AVC: What effect did that have on your role in the show?
MS: I had way more to do. The biggest thing for me was—there was a long hiatus, because that’s when there was a writers’ strike, so we had a long time off. Despite everything that was going on behind the scenes, I was kind of adopted into the Roddenberry family because Majel played [Deanna Troi’s] mom, and I got invited to all the holiday dinners. They always made sure that if I didn’t have somewhere to go that I had a family to go to. Any holiday, they were amazing like that.
So at Jonathan Frakes’ wedding, [Gene Roddenberry] took me aside, and he goes, “You know what, I just wanted to tell you that whenever it is that we go back to work after the strike, the first episode of the second season is a Troi episode.” And I just burst into tears. Because basically, I’ve been hanging on by my fingernails for that whole first season—not just professionally, but emotionally.
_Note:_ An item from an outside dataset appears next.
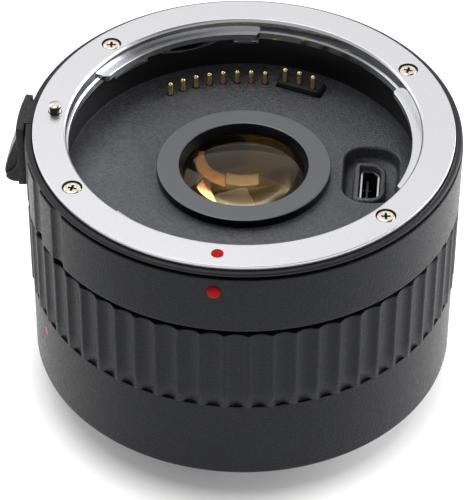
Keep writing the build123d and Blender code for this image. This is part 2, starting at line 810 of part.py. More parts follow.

I had landed the best job ever, and I was going to lose it. I was so up and down. One minute, I was so happy to be working. The next minute, I was just in the depths of despair. So when he said that to me, it meant the world. Not only did I have a job, but the first episode after a six-month break was going to be a Troi episode. That’s how much they thought of me.
It just freed me up. I was able to finally relax. I was able to go, “Oof, okay. Now I can just do my job.” And when I was just able to do my job, they wrote more and more for me. So there was a good part of it, because I got way more to do, but the tiny little downside is that I got all the love and sex stuff.
AVC: And how did you feel about all the romantic storylines? Because in the past, you’ve talked about how when the “cleavage arrived, Troi’s brains left.” Were you at all frustrated?
MS: No, it wasn’t frustrating, because of the nature of my character, being this empath and having that ability, the stuff I got to do was like an actress’ dream. I got to do some really amazing stuff. I got to lose my powers, be transformed into a Romulan, be an amphibian. There were so many issues my character had to deal with. It was like a smorgasbord for me of acting. Yes, I had a lot of love interests. But if you’re not going to have them when you’re young, when are you going to have them?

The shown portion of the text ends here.